▶ [Task]: Reproduce the listing that follows with no differences at all.

Modeling code records:
-*-*-
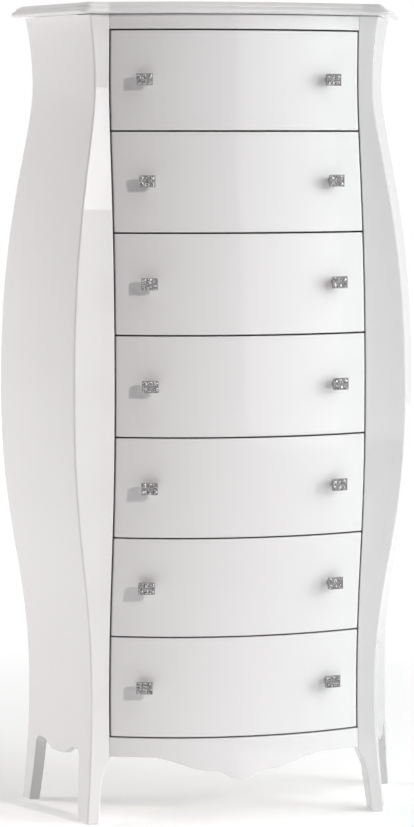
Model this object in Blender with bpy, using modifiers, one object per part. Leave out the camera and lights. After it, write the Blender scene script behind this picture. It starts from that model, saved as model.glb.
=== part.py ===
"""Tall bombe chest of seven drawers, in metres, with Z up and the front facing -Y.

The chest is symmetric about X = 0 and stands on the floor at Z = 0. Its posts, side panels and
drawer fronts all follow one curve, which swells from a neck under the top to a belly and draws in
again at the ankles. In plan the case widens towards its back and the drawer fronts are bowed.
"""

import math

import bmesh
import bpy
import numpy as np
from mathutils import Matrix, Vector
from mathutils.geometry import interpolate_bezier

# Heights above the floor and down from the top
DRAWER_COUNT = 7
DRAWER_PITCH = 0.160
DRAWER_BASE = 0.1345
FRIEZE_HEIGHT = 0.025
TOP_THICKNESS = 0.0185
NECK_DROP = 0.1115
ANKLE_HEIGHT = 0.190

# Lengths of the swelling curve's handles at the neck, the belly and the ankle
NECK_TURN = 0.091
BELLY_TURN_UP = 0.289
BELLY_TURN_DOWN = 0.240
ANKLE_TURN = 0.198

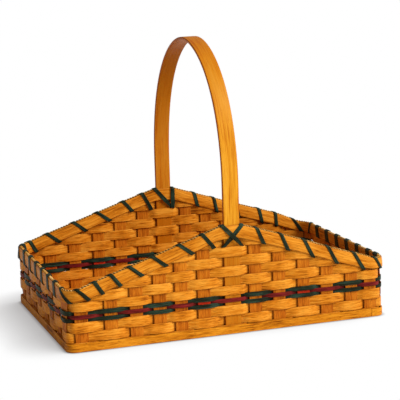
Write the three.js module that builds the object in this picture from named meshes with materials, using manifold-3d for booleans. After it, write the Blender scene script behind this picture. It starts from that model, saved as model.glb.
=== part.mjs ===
-*-*-
▶ [Task result]:
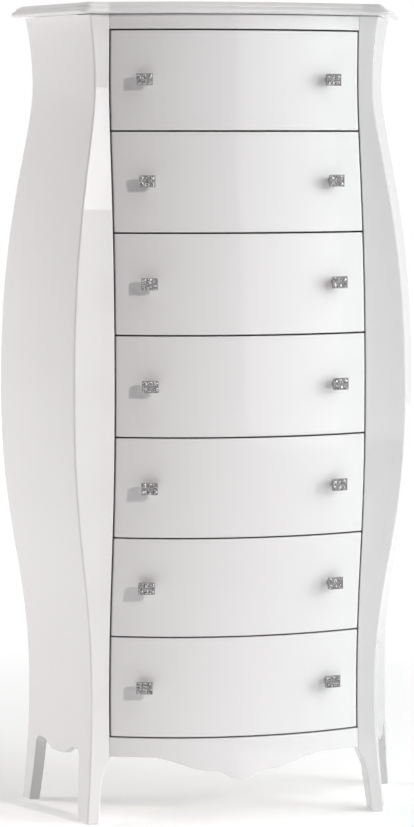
Model this object in Blender with bpy, using modifiers, one object per part. Leave out the camera and lights. After it, write the Blender scene script behind this picture. It starts from that model, saved as model.glb.
=== part.py ===
"""Tall bombe chest of seven drawers, in metres, with Z up and the front facing -Y.

The chest is symmetric about X = 0 and stands on the floor at Z = 0. Its posts, side panels and
drawer fronts all follow one curve, which swells from a neck under the top to a belly and draws in
again at the ankles. In plan the case widens towards its back and the drawer fronts are bowed.
"""

import math

import bmesh
import bpy
import numpy as np
from mathutils import Matrix, Vector
from mathutils.geometry import interpolate_bezier

# Heights above the floor and down from the top
DRAWER_COUNT = 7
DRAWER_PITCH = 0.160
DRAWER_BASE = 0.1345
FRIEZE_HEIGHT = 0.025
TOP_THICKNESS = 0.0185
NECK_DROP = 0.1115
ANKLE_HEIGHT = 0.190

# Lengths of the swelling curve's handles at the neck, the belly and the ankle
NECK_TURN = 0.091
BELLY_TURN_UP = 0.289
BELLY_TURN_DOWN = 0.240
ANKLE_TURN = 0.198

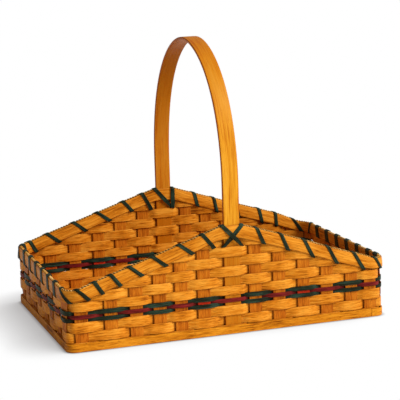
Write the three.js module that builds the object in this picture from named meshes with materials, using manifold-3d for booleans. After it, write the Blender scene script behind this picture. It starts from that model, saved as model.glb.
=== part.mjs ===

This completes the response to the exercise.